Aun estábamos en el km. 170 cuando me parecía que llevábamos una vida metidos en el Land Cruiser. Allá por el 208 empezó a chispear, lo que limpió algo el parabrisas y volvimos a ver algo mejor. Mi retaguardia ya había pasado hace mucho tiempo de dolorida a insensible cuando nos llevamos una sorpresa en una trialera que debía estar alrededor del km. 240: subida de tierra muy erosionada por las lluvias del invierno, haciendo eses entre árboles. Y allí estaba, con la rueda trasera derecha colgando, el Land Cruiser de Joan Roca. Si en nuestra categoría éramos cuatro los inscritos y Joan había roto, y aguantábamos otros 60 km., ¡haríamos podio!

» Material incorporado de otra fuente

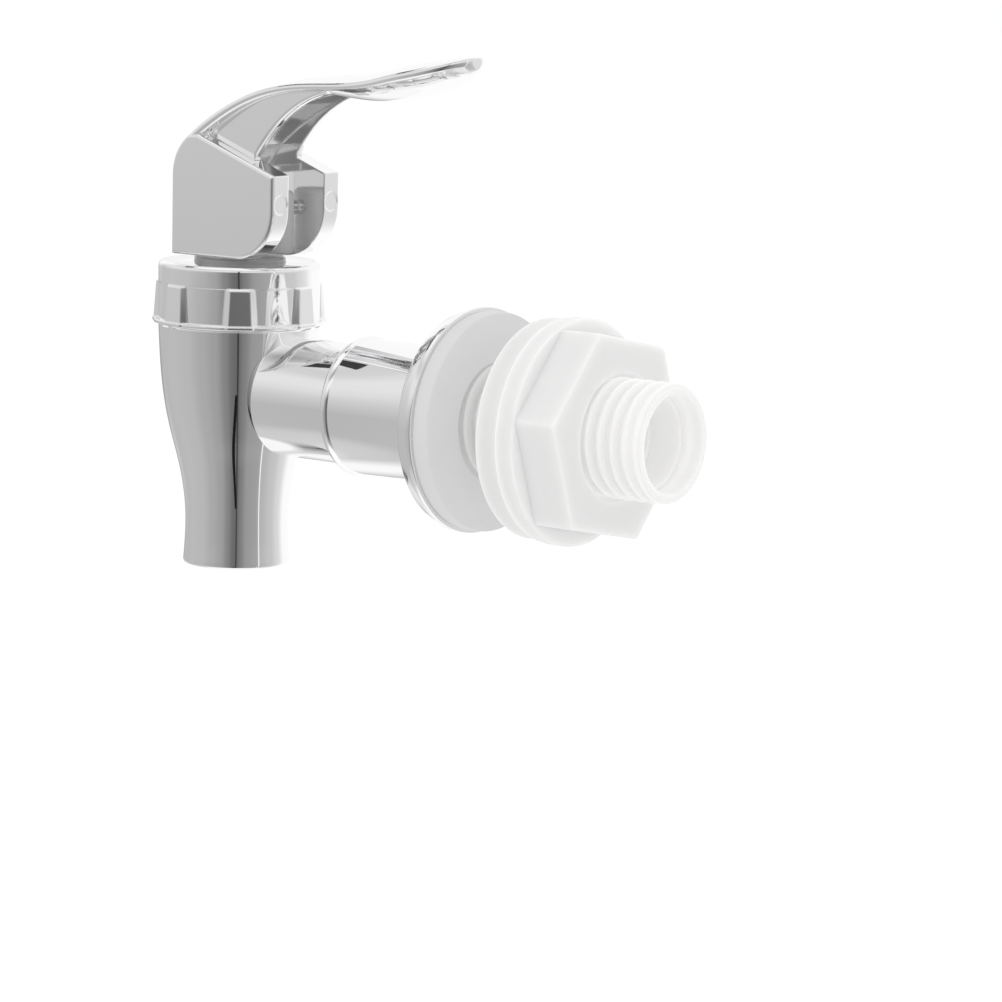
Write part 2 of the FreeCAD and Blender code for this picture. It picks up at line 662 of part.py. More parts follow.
def head_outline():
    """Side view of the cheeks: flat foot, round cam in front, straight back."""
    cam_x = HEAD_FRONT_X - HEAD_CAM_RADIUS
    cam_z = HEAD_BOTTOM_Z + HEAD_CAM_RADIUS
    diagonal = HEAD_CAM_RADIUS * math.sqrt(0.5)
    first_x, first_top, _, _, first_crown, _ = BLADE_STATIONS[0]
    foot = at_axis(cam_x, 0, HEAD_BOTTOM_Z)
    front = at_axis(HEAD_FRONT_X, 0, cam_z)
    nape = at_axis(HEAD_BACK_X, 0, HEAD_BACK_TOP_Z)
    root = at_axis(first_x, 0, first_top - first_crown)
    heel = at_axis(HEAD_BACK_X, 0, HEAD_BOTTOM_Z)
    nose = at_axis(HEAD_FRONT_X, 0, HEAD_FRONT_TOP_Z)
    ridge = at_axis(HEAD_RIDGE_X, 0, HEAD_RIDGE_Z)
    cam = Part.Arc(foot, at_axis(cam_x + diagonal, 0, cam_z - diagonal), front)
    straight = [(heel, foot), (front, nose), (nose, ridge), (ridge, root), (nape, heel)]
    edges = [cam.toShape(), bowed(nape, root, HEAD_NAPE_BULGE)]
    edges += [Part.LineSegment(a, b).toShape() for a, b in straight]
    return Part.Wire(Part.__sortEdges__(edges))


def web_block():
    """Raised part between the cheeks and the blade, narrower than both, curved in front."""
    curve = Part.BSplineCurve()
    curve.interpolate([
        at_axis(WEB_FOOT_X, 0, WEB_FOOT_Z),
        at_axis(WEB_BEND_X, 0, WEB_BEND_Z),
        at_axis(WEB_MID_X, 0, WEB_MID_Z),
        at_axis(WEB_END_X, 0, WEB_END_Z),
    ])
    corners = [at_axis(WEB_END_X, 0, WEB_END_Z), at_axis(WEB_END_X, 0, WEB_END_Z + WEB_SINK)]
    for x, top, _, edge, crown, _ in reversed(BLADE_STATIONS[:WEB_STATIONS]):
        corners.append(at_axis(x, 0, top - crown - edge / 2))
    corners.append(at_axis(HEAD_RIDGE_X, 0, HEAD_FRONT_TOP_Z))
    corners.append(at_axis(WEB_FOOT_X, 0, HEAD_FRONT_TOP_Z))
    corners.append(at_axis(WEB_FOOT_X, 0, WEB_FOOT_Z))
    edges = [curve.toShape()]
    edges += [Part.LineSegment(a, b).toShape() for a, b in zip(corners, corners[1:])]
    block = slab_y(Part.Wire(edges), -WEB_HALF_WIDTH, WEB_HALF_WIDTH)

    def beside_front(edge):
        return edge.BoundBox.YLength < NEAR and isinstance(edge.Curve, Part.BSplineCurve)

    return round_edges(block, WEB_EDGE_ROUND, beside_front)


def channel():
    """Open channel between the cheeks and webs, with the way out at the back for the stem."""
    inner_back = HEAD_BACK_X + BACK_SKIN
    outside = HEAD_BACK_X - CUT_OVERRUN
    below = HEAD_BOTTOM_Z - CUT_OVERRUN
    back = [
        at_axis(outside, 0, below),
        at_axis(outside, 0, BACK_SLOT_TOP_Z),
        at_axis(inner_back, 0, BACK_SLOT_TOP_Z),
        at_axis(inner_back, 0, HEAD_BACK_TOP_Z),
    ]
    ceiling = []
    for x, top, _, edge, crown, _ in BLADE_STATIONS[:WEB_STATIONS]:
        ceiling.append(at_axis(x + CEILING_SHIFT, 0, top - crown - edge - CEILING_DROP))
    front = [
        at_axis(WEB_END_X - CHANNEL_END_RUN, 0, WEB_END_Z - CHANNEL_END_DROP),
        at_axis(WEB_END_X, 0, WEB_END_Z - CHANNEL_MOUTH_DROP),
        at_axis(HEAD_FRONT_X + CHANNEL_MOUTH_RUN, 0, below),
    ]
    curve = Part.BSplineCurve()
    curve.interpolate(ceiling)
    straight = [ceiling[-1]] + front + back + [ceiling[0]]
    edges = [Part.LineSegment(a, b).toShape() for a, b in zip(straight, straight[1:])]
    return slab_y(Part.Wire([curve.toShape()] + edges), -CHANNEL_HALF_WIDTH, CHANNEL_HALF_WIDTH)


def front_mark(side):
    """Shallow round mark on the front of one cheek."""
    place = at_axis(HEAD_FRONT_X - FRONT_MARK_DEPTH, side * FRONT_MARK_Y, FRONT_MARK_Z)
    return Part.makeCylinder(FRONT_MARK_RADIUS, FRONT_MARK_DEPTH + CUT_OVERRUN, place, X_DIR)


def lever():
    """One-piece lever: blade, two webs and two cheeks around an open channel."""
    head = slab_y(head_outline(), -HEAD_HALF_WIDTH, HEAD_HALF_WIDTH)
    sides = [edge for edge in head.Edges if edge.BoundBox.YLength < NEAR]
    head = head.makeFillet(HEAD_EDGE_ROUND, sides)
    body = head.fuse([blade(), web_block()]).removeSplitter()
    sockets = rod_y(PIN_RADIUS + PIN_FIT, 0, PIN_Z, CHANNEL_HALF_WIDTH + PIN_SOCKET_DEPTH)
    return body.cut([channel(), sockets, front_mark(-1), front_mark(1)])


def write(name, solid):
    if solid.ShapeType == "Compound" and len(solid.Solids) == 1:
        solid = solid.Solids[0]
    solid.exportStep("parts/" + name + ".step")
    print(name, solid.ShapeType, len(solid.Solids), "valid", solid.isValid(), "volume", round(solid.Volume, 1))


os.makedirs("parts", exist_ok=True)
write("tap_body", body_casting())
write("shank", shank())
write("shank_seal", shank_seal())
write("outer_gasket", gasket(GASKET_BACK_X, OUTER_GASKET_THICKNESS))
write("inner_gasket", gasket(INNER_GASKET_X, INNER_GASKET_THICKNESS))
write("mounting_nut", mounting_nut())
write("collar", collar())
write("stem_guide", stem_guide())
write("seat_cup", seat_cup())
write("stem", stem())
write("return_spring", return_spring())
write("lever_pin", lever_pin())
write("lever", lever())
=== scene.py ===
# %% [markdown]
# A lever spigot for a drink dispenser: a chromed body with a hanging spout, a
# collar with grip pads, a thumb lever, and the threaded shank with the gaskets
# and the nut that clamp it in a tank wall. The solids come from the CAD model as
# a fixed frame, and this lesson gives them the skins and finishes of the real one.

import json
import math

import bmesh
import bpy
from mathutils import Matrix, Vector


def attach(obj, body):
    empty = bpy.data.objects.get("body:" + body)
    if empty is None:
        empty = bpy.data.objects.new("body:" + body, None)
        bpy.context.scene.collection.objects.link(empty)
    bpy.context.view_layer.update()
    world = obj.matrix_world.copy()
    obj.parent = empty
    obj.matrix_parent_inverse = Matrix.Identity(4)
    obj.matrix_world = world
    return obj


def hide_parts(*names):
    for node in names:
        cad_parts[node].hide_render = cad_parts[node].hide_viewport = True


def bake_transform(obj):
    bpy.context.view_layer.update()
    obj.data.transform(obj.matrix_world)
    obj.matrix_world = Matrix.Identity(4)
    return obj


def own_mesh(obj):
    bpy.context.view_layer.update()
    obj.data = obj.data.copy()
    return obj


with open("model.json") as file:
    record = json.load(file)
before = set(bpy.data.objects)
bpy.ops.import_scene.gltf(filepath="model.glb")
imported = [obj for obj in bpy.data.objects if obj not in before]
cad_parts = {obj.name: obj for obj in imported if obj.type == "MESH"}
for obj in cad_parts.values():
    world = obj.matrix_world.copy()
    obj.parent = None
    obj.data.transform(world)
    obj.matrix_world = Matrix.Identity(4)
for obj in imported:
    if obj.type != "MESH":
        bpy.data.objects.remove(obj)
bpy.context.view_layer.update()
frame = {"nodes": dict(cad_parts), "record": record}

# %% [markdown]
# Every length below is in millimetres, as on a maker's drawing, and is turned
# into metres only when a mesh is made. The origin is the centre of the face that
# the outer gasket lays on the tank wall. X runs along the shank into the tank, and
# the valve's upright axis stands 45.8 mm in front of the wall.

# %% Drawing units, the upright axis and the spout's end
MM = 0.001
AXIS_X = -45.8
SPOUT_END_Z = -24.5

# %% [markdown]
# The camera comes first, because everything is judged through it. Its place,
# turn and lens were worked out from the round edges in the photograph: a long
# lens, nearly level, looking at the front left of the spigot.

# %% Camera
SENSOR_WIDTH = 36.0
LENS = 147.38
CAMERA_PLACE = (332.81, -431.92, 74.19)
CAMERA_TURN_DEG = (81.1513, -1.2355, 37.7066)

camera_data = bpy.data.cameras.new("product_camera")
camera_data.sensor_width = SENSOR_WIDTH
camera_data.lens = LENS
camera = bpy.data.objects.new("product_camera", camera_data)
camera.location = Vector(CAMERA_PLACE) * MM
camera.rotation_euler = [math.radians(a) for a in CAMERA_TURN_DEG]
bpy.context.scene.collection.objects.link(camera)
bpy.context.scene.camera = camera
print("camera stands", round(camera.location.length / MM), "mm from the wall face's centre")

# %% [markdown]
# Bare chrome has no colour of its own. What it shows is the room, so the room is
# part of the finish. Here the room is a white tent. Camera, mirror and glass rays
# all see it as plain white, while the light that falls on the plastics is a
# little lower, so that no pale plastic burns out to white.

# %% White tent
TENT_LIGHT = 0.9


def link(tree, source, socket, target, into):
    """Join one node's output to another node's input."""
    tree.links.new(source.outputs[socket], target.inputs[into])


def ray_mask(tree):
    """Value that is 1 for camera, mirror and glass rays, and 0 for the rest."""
    path = tree.nodes.new("ShaderNodeLightPath")
    first = tree.nodes.new("ShaderNodeMath")
    first.operation = "MAXIMUM"
    second = tree.nodes.new("ShaderNodeMath")
    second.operation = "MAXIMUM"
    link(tree, path, "Is Camera Ray", first, 0)
    link(tree, path, "Is Glossy Ray", first, 1)
    link(tree, first, 0, second, 0)
    link(tree, path, "Is Transmission Ray", second, 1)
    return second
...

Me olvidé del reloj y de los kilómetros, del miedo a volcar y de que era imposible frenar en aquel barrizal sin que el coche se pusiera de lado. Me centré en controlar las frenadas, en hacer cada curva con el gas necesario para mantener el control, en beber de vez en cuando, en no calentarme cuando veía que nos acercábamos a otro coche.
Por eso, cuando al coronar un cerro vi al fondo los torreones del Parador de Lerma no me lo creí. “Tres kilómetros para meta”, dijo Abel. No era consciente de lo dura que había sido la Baja Tierras del Cid 2010 hasta que llegamos al parque cerrado y vimos dentro los coches supervivientes: habían cortado la carrera porque una segunda vuelta habría sido inviable. Solo los dos primeros, veteranos del Dakar a bordo de prototipos, habían dado la vuelta en menos de las 4 h 35’ que la organización había previsto como máximo. Y de los 48 inscritos, solo habíamos llegado 28.
Después de bajar del podio he comprendido que soy capaz de pilotar durante 5 h 11’ 16” con el coche de lado, que puedo sacarlo de las cunetas, tirarlo a los sembrados, volver a la pista y regresar por carretera a casa tras la carrera como si no hubiera pasado nada. Bueno sí, una cosa: que ahora los límites están mucho más allá.